Prudential, Legal & General and the Just Retirement Partnership group have been earmarked as firms that could suffer if the recent market volatility following the EU vote continues.
An analyst’s note published by JP Morgan Cazenove this morning says some firms are better positioned than others to cope with the share price falls seen on Friday after the UK decided to leave the EU.
The note examines whether firms have enough capital under Solvency II requirements to withstand sustained market volatility.
Analyst Ashik Musaddi says due to the risk of credit defaults, downgrades to credit ratings and the prospect of a cut to interest rates, the three firms would struggle on capital.
Musaddi says: “If this is the beginning of the volatility then we believe the group of insurers that would struggle the most are Prudential, L&G and the Just Retirement Partnership group as the starting capital position isn’t very impressive.”

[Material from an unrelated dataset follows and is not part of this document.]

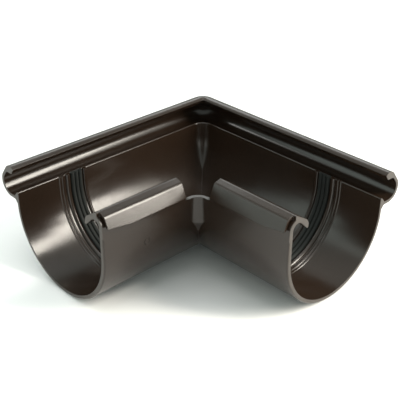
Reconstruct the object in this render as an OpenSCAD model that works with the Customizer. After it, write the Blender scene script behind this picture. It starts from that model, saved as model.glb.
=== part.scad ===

The analyst note goes on to explain that Just Retirement Partnership shares may come under added pressure due to a potential decline in bulk annuities business in the event lower interest rates continue.
Conversely, the JP Morgan Cazenove note argues the falls in the share price of St James’s Place, which fell to 521p in early trading on Friday, “look aggressive”.
It says if this is the end of market volatility, the share price falls seen for L&G may also be overly harsh.
Musaddi says: “In light of uncertainty around volatility, we would remain positioned with insurers that have strong stock of capital such as SJP, Standard Life and Aviva, yet offer strong flow of capital to shareholders in the form of dividends.”